My return trip was on the Sunday afternoon. Sunday travel used to fraught with difficulty, but it is not so bad now. True, that is still the day when there can be disruption due to engineering work, but now it is taken into account when your journey is planned, so your travel advice applies on the day you travel, and there are still some lines which do not have services on Sundays, but there are not many now, and those that do generally start later but then run a decent service. Thus my journey back, which was not affected by works so far as I know, was much the same as my journey there - except that by now I had made a number of new friends and we travelled back some of the way together! Four of us gathered at Alfreton station and travelled to Nottingham and then three on to Leicester together, where I said farewell to my London colleagues and awaited my train to Stamford. So I did much less of the deanery plan on the way back, but continued to learn from the experiences of lay people from other deaneries in other dioceses. This is the other great feature of travelling this way: you do actually get to meet other people, and life is much less insular than sitting in ones own car listening to ones own CD collection and looking at the world as an observer rather than a participant.

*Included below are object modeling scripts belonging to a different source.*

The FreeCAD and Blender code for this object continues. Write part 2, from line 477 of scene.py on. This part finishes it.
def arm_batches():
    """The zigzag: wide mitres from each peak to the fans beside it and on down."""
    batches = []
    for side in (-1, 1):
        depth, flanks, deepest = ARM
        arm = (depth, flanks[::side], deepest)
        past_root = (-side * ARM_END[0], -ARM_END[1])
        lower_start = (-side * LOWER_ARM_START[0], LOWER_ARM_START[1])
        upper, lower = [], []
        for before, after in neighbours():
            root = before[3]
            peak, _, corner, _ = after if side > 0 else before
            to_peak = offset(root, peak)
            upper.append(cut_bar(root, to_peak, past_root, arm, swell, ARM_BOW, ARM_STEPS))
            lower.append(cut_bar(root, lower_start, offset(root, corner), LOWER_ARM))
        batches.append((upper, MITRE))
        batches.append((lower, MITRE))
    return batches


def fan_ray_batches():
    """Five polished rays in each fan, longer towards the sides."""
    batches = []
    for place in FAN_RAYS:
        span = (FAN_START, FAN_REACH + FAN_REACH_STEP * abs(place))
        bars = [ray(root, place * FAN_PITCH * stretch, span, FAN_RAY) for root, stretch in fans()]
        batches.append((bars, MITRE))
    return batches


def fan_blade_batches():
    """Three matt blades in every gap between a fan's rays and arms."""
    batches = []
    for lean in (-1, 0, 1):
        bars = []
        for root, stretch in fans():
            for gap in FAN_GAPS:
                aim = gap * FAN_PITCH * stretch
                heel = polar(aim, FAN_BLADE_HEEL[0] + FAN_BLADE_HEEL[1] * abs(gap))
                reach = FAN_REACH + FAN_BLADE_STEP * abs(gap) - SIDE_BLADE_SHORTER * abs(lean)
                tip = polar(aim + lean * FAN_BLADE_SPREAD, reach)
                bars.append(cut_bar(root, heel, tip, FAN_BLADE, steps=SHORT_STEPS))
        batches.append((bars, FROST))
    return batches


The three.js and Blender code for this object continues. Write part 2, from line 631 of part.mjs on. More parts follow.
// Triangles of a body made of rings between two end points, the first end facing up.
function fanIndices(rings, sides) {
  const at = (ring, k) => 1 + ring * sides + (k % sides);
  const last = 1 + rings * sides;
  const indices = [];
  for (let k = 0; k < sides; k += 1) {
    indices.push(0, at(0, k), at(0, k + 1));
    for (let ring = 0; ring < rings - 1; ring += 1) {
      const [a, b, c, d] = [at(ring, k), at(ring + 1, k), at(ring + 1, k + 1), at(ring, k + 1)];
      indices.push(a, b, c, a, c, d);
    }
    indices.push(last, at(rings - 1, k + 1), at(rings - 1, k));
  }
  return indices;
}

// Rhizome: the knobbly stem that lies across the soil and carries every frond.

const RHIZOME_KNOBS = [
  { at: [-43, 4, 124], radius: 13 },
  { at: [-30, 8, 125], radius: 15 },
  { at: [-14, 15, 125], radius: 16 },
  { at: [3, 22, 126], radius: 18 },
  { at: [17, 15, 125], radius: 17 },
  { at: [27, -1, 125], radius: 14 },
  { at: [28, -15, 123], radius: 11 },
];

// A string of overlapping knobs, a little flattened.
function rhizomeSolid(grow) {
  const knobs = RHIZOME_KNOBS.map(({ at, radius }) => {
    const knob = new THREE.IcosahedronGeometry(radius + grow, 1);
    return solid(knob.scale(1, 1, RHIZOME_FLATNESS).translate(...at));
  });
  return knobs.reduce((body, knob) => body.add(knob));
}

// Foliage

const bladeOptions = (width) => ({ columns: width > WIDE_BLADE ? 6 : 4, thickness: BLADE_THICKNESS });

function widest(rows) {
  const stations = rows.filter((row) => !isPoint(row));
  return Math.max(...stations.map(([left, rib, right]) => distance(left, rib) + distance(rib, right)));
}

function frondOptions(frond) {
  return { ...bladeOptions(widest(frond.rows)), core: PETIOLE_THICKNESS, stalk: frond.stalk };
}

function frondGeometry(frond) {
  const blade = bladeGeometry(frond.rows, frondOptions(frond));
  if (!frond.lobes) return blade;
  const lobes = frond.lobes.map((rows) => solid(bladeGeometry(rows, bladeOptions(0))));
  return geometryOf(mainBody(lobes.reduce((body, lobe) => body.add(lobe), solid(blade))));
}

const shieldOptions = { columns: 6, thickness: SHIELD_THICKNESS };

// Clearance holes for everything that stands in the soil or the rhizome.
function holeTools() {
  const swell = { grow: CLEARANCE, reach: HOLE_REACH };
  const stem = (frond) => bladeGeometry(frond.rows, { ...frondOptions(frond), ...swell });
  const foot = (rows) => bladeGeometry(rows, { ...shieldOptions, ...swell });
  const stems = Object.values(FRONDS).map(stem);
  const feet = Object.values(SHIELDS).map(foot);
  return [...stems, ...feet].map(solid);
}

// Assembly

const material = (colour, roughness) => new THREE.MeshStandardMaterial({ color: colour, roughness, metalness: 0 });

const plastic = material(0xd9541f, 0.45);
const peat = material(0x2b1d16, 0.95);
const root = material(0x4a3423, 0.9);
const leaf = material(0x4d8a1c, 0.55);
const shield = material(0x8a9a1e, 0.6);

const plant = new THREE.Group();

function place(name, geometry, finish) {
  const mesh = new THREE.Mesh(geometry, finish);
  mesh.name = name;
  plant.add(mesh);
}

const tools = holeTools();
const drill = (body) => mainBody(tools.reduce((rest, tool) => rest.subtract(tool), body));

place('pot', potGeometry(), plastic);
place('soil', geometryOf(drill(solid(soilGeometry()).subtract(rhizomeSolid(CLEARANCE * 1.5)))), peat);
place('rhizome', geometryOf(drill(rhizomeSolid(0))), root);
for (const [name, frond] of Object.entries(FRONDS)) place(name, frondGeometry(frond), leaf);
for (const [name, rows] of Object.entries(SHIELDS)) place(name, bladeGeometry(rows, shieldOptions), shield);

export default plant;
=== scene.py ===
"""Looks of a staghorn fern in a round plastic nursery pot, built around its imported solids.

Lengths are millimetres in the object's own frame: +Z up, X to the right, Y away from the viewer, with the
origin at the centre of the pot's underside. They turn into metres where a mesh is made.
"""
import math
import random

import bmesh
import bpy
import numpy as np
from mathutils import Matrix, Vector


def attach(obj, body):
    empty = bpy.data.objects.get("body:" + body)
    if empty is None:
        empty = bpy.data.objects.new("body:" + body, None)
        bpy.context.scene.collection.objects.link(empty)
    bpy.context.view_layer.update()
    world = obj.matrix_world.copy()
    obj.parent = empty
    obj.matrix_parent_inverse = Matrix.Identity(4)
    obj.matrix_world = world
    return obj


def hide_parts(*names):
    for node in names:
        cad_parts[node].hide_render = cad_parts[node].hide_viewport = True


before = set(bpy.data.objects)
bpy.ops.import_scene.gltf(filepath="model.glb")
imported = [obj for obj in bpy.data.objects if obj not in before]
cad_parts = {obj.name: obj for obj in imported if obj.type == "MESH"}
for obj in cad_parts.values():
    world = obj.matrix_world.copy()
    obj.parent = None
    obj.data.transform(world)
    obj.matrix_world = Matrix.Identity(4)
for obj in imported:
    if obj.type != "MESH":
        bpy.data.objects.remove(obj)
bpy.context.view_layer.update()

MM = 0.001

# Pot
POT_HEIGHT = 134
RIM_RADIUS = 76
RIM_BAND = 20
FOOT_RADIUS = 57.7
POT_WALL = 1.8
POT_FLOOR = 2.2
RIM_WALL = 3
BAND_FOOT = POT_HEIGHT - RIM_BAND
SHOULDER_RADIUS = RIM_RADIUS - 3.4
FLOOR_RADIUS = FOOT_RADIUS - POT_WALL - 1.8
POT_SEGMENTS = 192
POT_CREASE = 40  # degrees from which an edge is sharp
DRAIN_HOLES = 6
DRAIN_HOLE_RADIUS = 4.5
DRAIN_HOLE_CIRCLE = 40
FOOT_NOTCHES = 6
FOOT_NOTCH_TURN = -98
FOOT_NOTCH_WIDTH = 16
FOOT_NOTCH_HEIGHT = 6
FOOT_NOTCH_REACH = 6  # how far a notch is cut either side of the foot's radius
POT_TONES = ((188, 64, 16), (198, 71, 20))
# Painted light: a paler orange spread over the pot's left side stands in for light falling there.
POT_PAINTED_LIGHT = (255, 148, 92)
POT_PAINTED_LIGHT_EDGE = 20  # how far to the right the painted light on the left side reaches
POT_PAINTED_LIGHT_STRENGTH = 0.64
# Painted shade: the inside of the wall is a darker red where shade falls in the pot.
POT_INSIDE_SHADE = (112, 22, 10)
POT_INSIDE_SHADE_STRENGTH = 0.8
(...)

This trip is one which would not have been possible in the 1970s, for the station at Alfreton was not there then and the hourly Norwich-Liverpool service did not exist. The "great car economy," as a later prime minister was to call it, was in full swing and it was assumed that railways woud continue to wind down and that buses were the last refuge for those who could not properly participate in society. Mercifully, the trend has reversed and railways are now carrying more passengers than ever and the opening or reopening of stations and even lines is gaining momentum: it is more complicated since privatisation but the pressure is relentless. (Meanwhile facilities for cyclists are growing and the rebuilt skatepark is about to open. Who looks ridiculous now?)